The main argument in favor of the corporate tax holiday is that money spent abroad is money that is not being spent here in the United States.

"I cannot believe under any circumstances that having a trillion dollars overseas is an advantage over having a trillion dollars at home," said Stern.

Jim Rogers, president and CEO of Duke Energy, participated in the Third Way event also, and addressed one question being put forward, i.e. "Would it be better to have another stimulus for a trillion dollars or to bring this money back?"

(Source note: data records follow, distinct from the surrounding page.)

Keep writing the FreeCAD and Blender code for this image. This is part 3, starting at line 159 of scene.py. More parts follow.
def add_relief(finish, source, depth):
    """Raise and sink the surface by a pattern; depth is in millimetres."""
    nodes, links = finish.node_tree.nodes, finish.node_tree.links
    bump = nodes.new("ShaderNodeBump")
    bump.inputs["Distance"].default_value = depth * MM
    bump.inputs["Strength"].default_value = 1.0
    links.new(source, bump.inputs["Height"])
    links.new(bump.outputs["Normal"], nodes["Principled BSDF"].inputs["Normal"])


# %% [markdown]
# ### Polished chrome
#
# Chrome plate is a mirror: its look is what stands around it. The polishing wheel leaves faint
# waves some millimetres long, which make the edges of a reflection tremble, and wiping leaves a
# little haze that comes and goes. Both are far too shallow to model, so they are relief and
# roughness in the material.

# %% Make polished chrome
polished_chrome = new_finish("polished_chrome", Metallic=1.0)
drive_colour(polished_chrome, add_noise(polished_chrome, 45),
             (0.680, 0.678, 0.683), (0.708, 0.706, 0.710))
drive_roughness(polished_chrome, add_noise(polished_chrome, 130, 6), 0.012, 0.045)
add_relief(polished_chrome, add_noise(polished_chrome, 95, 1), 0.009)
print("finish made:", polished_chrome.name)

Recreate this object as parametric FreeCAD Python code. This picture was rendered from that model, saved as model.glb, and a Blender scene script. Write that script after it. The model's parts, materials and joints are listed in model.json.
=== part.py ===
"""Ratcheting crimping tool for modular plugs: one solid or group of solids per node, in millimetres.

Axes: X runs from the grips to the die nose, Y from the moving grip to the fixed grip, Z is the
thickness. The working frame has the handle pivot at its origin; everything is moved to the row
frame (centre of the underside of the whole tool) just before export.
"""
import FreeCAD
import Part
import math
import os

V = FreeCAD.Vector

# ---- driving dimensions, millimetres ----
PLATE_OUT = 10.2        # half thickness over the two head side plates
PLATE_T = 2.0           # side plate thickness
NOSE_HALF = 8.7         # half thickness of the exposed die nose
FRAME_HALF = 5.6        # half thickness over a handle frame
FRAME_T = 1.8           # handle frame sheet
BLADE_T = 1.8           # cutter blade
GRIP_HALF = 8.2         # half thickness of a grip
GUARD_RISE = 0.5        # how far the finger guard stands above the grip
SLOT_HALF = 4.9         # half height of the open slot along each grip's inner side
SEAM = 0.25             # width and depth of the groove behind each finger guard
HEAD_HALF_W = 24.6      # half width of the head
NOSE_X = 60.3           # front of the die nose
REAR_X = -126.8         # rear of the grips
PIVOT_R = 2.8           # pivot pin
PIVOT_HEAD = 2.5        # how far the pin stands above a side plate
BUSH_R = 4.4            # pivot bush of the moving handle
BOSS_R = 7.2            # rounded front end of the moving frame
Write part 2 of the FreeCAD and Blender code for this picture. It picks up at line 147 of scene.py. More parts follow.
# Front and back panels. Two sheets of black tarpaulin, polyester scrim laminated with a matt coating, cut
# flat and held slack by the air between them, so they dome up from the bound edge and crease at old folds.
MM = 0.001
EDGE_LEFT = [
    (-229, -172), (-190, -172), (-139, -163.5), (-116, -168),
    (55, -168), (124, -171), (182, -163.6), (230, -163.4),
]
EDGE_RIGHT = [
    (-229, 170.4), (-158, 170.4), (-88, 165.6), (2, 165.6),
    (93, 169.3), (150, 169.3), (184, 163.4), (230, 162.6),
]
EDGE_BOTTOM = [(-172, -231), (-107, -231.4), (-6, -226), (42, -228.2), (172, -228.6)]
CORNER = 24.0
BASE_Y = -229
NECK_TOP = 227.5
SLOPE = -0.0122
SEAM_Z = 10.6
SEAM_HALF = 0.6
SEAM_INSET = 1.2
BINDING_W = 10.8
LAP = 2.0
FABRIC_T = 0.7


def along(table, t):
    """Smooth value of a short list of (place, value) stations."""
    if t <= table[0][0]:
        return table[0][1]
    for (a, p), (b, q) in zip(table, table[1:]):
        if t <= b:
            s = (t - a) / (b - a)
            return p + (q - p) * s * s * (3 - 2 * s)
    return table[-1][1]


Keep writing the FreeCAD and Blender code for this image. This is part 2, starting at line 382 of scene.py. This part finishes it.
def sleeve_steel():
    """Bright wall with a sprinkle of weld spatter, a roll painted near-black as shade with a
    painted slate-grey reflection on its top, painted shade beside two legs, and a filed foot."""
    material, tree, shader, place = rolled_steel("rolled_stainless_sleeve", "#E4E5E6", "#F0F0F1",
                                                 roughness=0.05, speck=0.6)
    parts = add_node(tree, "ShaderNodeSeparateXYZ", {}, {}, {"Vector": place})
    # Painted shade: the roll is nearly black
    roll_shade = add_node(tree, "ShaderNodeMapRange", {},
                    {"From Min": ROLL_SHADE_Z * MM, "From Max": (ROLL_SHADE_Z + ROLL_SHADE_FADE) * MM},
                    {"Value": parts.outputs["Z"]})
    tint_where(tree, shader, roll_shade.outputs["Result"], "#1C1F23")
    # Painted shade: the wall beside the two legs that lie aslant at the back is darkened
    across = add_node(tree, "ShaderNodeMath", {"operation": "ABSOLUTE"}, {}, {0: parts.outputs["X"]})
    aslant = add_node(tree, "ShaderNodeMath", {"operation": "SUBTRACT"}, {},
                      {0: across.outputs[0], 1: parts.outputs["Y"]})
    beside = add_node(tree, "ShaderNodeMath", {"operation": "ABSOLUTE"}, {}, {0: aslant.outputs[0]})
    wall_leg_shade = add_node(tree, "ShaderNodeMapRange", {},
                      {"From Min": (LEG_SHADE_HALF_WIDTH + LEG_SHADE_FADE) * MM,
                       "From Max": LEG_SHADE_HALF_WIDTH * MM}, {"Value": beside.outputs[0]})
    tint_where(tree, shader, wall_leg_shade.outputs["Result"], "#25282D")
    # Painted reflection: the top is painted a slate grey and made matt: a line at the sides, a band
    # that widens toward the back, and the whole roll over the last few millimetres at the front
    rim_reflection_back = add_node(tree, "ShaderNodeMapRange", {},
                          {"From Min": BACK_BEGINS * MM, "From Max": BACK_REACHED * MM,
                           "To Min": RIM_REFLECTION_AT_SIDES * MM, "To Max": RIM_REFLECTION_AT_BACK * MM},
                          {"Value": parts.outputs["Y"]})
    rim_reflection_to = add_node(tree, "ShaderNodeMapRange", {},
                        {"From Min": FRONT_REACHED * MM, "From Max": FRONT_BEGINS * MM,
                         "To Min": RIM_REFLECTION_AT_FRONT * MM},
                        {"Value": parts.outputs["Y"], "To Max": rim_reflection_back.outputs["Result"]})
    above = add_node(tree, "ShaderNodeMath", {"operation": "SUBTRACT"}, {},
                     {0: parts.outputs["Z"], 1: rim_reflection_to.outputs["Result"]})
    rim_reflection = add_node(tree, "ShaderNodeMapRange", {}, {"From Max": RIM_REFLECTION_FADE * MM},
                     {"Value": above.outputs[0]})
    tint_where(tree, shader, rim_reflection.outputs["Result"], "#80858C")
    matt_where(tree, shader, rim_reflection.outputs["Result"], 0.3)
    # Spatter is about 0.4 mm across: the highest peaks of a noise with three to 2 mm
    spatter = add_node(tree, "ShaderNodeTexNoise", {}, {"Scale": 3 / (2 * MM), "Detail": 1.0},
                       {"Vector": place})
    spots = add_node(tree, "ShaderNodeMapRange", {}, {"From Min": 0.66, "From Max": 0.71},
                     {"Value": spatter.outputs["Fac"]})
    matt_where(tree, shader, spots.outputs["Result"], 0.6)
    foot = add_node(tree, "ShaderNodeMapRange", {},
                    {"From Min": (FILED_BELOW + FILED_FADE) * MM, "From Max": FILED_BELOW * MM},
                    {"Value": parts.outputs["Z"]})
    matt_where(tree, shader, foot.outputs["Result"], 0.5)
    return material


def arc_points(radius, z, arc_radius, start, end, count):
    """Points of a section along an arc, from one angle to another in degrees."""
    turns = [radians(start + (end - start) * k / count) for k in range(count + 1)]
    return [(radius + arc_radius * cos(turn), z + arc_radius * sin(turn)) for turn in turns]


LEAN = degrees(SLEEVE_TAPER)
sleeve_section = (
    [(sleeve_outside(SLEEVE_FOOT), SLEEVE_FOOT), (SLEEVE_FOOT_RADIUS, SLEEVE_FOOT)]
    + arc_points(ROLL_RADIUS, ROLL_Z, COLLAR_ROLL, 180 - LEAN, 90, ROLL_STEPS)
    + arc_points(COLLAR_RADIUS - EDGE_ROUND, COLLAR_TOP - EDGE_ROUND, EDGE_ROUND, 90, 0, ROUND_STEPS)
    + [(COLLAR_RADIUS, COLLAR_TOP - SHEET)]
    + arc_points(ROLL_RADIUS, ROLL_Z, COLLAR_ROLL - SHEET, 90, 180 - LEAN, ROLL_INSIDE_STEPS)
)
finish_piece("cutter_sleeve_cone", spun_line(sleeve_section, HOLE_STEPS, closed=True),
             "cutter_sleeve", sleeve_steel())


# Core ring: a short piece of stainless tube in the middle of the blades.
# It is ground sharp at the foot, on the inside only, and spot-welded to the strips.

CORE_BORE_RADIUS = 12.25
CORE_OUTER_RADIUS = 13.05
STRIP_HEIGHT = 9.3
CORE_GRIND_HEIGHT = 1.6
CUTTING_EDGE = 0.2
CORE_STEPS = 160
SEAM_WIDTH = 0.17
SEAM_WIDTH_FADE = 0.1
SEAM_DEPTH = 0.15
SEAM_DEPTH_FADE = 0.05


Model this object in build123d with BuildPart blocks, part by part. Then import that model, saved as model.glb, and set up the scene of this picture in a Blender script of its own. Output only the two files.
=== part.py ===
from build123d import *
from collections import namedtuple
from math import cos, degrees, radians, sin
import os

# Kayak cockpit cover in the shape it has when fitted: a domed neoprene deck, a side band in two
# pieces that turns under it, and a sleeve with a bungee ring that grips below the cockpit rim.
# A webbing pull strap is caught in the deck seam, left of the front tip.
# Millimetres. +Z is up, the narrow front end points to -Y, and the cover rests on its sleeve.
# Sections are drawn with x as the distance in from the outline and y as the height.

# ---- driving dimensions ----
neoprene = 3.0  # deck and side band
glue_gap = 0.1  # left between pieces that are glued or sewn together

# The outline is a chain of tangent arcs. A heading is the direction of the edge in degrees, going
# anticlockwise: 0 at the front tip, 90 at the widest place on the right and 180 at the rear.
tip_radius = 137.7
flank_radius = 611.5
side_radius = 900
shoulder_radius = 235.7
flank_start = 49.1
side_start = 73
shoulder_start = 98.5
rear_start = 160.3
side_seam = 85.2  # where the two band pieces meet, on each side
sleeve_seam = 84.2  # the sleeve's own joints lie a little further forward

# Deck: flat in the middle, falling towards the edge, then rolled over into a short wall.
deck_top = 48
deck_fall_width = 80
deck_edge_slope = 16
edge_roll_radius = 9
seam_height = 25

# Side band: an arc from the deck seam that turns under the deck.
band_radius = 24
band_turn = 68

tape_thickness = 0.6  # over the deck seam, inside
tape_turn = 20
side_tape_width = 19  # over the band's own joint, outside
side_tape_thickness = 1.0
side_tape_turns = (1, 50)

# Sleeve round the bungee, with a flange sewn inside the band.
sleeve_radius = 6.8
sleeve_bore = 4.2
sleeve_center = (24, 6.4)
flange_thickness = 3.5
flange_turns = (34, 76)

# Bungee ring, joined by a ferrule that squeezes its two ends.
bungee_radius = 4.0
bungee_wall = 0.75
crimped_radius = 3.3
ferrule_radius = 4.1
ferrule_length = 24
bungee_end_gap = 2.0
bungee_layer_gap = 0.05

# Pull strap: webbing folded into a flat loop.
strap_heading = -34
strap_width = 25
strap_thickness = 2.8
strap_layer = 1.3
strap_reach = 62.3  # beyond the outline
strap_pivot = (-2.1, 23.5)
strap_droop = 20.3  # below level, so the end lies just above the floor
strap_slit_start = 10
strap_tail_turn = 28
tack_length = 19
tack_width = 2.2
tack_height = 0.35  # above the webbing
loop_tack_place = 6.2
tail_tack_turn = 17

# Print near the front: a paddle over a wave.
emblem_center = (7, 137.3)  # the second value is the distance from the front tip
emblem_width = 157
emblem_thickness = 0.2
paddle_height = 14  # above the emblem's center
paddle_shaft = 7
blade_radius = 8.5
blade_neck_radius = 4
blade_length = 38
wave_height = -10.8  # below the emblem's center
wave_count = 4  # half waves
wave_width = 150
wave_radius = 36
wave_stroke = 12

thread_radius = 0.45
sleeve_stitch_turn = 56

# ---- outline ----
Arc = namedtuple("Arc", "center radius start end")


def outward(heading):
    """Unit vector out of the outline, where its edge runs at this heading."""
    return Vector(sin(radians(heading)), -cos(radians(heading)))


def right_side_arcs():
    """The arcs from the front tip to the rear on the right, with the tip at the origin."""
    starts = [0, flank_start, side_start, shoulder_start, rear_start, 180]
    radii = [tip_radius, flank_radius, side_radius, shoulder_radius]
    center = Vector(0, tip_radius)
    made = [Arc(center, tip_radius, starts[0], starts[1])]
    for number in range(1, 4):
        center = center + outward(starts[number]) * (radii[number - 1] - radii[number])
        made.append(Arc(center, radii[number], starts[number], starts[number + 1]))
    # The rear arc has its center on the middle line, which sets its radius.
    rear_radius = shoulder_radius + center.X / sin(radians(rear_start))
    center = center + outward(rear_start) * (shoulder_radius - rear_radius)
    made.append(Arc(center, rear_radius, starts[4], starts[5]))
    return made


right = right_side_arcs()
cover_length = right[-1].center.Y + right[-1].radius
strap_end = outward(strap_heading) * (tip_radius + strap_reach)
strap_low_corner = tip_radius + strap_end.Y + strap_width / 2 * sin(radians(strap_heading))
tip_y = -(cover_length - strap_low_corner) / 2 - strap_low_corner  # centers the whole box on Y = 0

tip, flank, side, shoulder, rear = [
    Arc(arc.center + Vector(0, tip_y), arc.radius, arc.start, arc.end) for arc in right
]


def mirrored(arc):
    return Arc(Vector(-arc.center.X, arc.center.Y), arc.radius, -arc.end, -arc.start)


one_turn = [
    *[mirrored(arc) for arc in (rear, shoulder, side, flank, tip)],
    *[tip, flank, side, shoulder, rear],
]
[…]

"And the answer is, hands down, bring this money back. Our country cannot afford another stimulus, particularly the way the money is deployed. We can't afford it, and the reality is, we need to face up to that and move on to something that we can afford and will actually help generate jobs in this country," he said.
But, of course, that's not actually true. First of all, the tax holiday doesn't help create jobs: it helps inflate corporate stock prices and corporate bottom lines, with a minimal boost to the national treasury. And as we all know, jobs and rising stock prices stopped going hand in hand long ago.

There are multiple other solutions to the problem, including levying hefty fines and other punitive measures on corporations that take this step. How long would Microsoft last if it had to pay a 20% premium for selling its products to U.S. customers while offshoring profits, and try to pass those along to the American consumer? Not long.

What we have is a political problem. On both sides of the aisle, that sort of anti-flat-world policy would be considered "protectionism." And that's a dirty word among the Grand Poobahs and Mandarins in both parties.

Which means that once Boehner, Reid and Obama are all done posturing for one another and we get a final austerity package, watch for this corporate giveaway to be included in the final bill, courtesy of that wonderful "bipartisan consensus" so many voters seem to cherish.